The HIV window period also called the HIV incubation period or the seroconversion is the period, which exists between the time you get infected with HIV (human immunodeficiency virus) and the time your blood test takes to detect the antibodies to the virus and show a positive result.
Why is there a window period?
The reason why this window period exists is that the most commonly used tests to detect HIV do not look for the virus. Instead, they look for the antibodies, which the body produces to fight the human immunodeficiency virus.
After infection, the body’s immune system takes time to develop antibodies to fight the virus. The standard screening tests show their results by detecting the antibodies to the virus in the blood.
The HIV tests cannot reliably detect the infection until after the detectable levels of antibodies are available in the blood and the window period has passed.
Testing guidelines, therefore, allow for repeat testing during the following weeks and even months in negative reports to rule out a false result.
The next post describes the various tests used to diagnose HIV infection along with the accuracy and the window period.
Can a person be infectious during the window period?
A person who has been infected with HIV can pass on the infection to others during the window period. As a matter of fact, the infected person is most infectious during the initial weeks of getting infected.
It is during this initial untreated primary infection stage, that the person has an exceptionally high viral load.
There is conclusive evidence that an infected person is more likely to pass on the infection to another during the window period. The reason for this is that he does not know that he is infected and carries on his sexual exploits unabated. During the window period, his blood test also shows a negative result.
Therefore, if you have had a doubtful sexual exposure, you must test yourself keeping in mind the window period duration.

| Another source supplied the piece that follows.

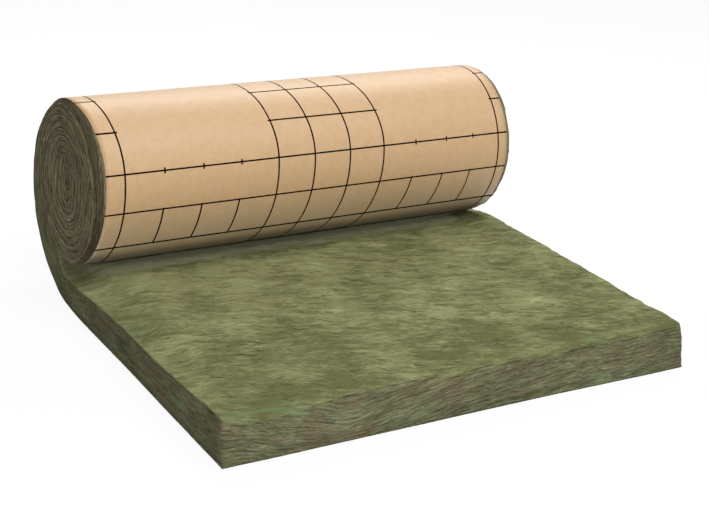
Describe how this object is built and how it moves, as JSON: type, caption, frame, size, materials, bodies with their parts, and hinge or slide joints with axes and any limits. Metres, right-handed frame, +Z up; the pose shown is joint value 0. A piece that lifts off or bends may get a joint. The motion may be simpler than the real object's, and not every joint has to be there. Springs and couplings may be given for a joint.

If your test comes negative, you must follow up testing for the full duration that the window period requires to rule out the HIV infection.
Follow-up testing is often done 6 weeks, 3 months and 6 months post exposure to rule out the HIV infection.

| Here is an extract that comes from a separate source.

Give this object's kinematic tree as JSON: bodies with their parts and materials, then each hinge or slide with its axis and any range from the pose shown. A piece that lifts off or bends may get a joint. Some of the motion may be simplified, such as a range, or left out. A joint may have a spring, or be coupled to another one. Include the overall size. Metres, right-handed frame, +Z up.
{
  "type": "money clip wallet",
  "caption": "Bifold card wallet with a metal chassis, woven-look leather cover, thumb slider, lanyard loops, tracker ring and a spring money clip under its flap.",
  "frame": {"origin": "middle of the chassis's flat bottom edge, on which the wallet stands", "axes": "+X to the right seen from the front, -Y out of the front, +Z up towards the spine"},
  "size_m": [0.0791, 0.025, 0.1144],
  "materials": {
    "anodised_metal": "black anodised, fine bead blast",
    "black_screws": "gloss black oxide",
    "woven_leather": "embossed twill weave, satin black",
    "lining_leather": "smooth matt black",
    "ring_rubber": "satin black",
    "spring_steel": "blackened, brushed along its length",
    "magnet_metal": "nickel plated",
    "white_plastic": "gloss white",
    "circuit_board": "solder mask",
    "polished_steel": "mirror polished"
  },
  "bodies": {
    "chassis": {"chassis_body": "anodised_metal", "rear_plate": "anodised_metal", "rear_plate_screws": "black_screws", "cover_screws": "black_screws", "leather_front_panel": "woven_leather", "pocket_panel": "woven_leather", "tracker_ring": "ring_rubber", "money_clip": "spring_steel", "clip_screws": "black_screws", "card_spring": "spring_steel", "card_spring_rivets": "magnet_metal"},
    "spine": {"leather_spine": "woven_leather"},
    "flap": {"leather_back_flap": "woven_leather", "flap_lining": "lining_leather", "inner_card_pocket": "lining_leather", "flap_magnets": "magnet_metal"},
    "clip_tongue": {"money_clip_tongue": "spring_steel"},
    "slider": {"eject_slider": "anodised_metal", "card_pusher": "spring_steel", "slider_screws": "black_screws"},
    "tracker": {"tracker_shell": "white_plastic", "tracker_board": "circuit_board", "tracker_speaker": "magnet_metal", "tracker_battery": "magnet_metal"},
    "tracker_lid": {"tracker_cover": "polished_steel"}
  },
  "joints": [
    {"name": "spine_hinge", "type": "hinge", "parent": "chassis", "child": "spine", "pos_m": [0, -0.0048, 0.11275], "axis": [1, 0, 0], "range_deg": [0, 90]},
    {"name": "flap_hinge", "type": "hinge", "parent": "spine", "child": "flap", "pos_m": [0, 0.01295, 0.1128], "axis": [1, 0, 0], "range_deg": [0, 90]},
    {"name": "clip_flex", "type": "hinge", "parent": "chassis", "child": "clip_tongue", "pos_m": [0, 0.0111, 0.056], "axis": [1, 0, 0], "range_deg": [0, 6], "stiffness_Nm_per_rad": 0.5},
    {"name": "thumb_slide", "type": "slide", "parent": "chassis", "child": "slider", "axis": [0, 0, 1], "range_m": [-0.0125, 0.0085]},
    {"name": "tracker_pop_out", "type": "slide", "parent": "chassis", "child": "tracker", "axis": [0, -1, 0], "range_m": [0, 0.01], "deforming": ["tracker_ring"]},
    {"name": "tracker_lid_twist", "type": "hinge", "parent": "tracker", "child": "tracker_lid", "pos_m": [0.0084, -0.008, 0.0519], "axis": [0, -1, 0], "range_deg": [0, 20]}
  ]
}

During the window period, the infected individual will exhibit symptoms of the disease, which are similar to those of flu or cold.
They do not raise any suspicion of the deadly infection lurking in the blood and which is not showing up in blood tests.
This is what makes HIV a dangerous disease to the community and why it has become a global epidemic.
According to the CDC
The Centers for Disease Control and Prevention (CDC) reports that in an average person, antibodies start to develop in the blood within 25 days after the person gets infected with HIV. And production of detectable levels of antibodies takes time (which is the window period).
For example, if you have sex on Monday and get infected and test yourself on Tuesday, your test will come negative. Even if you test after one month, the test may still come negative – falsely.
A proper testing procedure must be followed and testing should be done after the window period has elapsed to celebrate that you are not HIV positive.
This window period varies from disease to disease and from person to person and from test to test.
For HIV antibodies to show up in the blood and get detected by laboratory tests, the time varies from three weeks to six months.
The window period also differs from tests to tests, as some tests are more sensitive than others.
In some cases, the antibodies may get detected one month after getting infected. But in most people (97% of the cases), the lab tests show a correct positive result within three months after the person has been infected.
Rarely, the window period may be prolonged and the tests will react positive, correctly, only after six months. And, it is still very rare and unlikely that the window period will prolong more than six months.
The CDC offers both a 3-month and 6-month guideline.
The 3-month guideline is for the population at large.
The 6-month guideline is for those
- receiving chemotherapy
- under Hepatitis C treatment
- receiving PrEP or PEP treatment
- diagnosed with a pre-existing immunodeficiency disorder, such as for example, Crohn’s disease.
Those who fall into any of these 4 categories must get tested at the 6-month period since these conditions can disturb the accuracy of an HIV test result at the 3-month mark.
However, today, with sensitive HIV tests, most antibodies to the virus can be detected within three weeks.
According to WHO guidelines
WHO is changing its recommendation towards a 6-week window period of HIV for conclusive results instead of 12 weeks.
Since HIV tests are constantly improving and being modified, the 12-week guideline is likely to change in the future — both with WHO and the CDC.
In fact, a consensus is evolving among many HIV specialists that the 4th generation antigen/antibody test, a test that is now increasingly being used for HIV diagnosis, is conclusive after 6 weeks – meaning that the window period for the 4th generation test is 6 weeks.
The CDC too, states that it can take 2 to 6 weeks, which is the window period for the infected person’s body to make enough antigens and antibodies for a combination 4th generation test to detect HIV.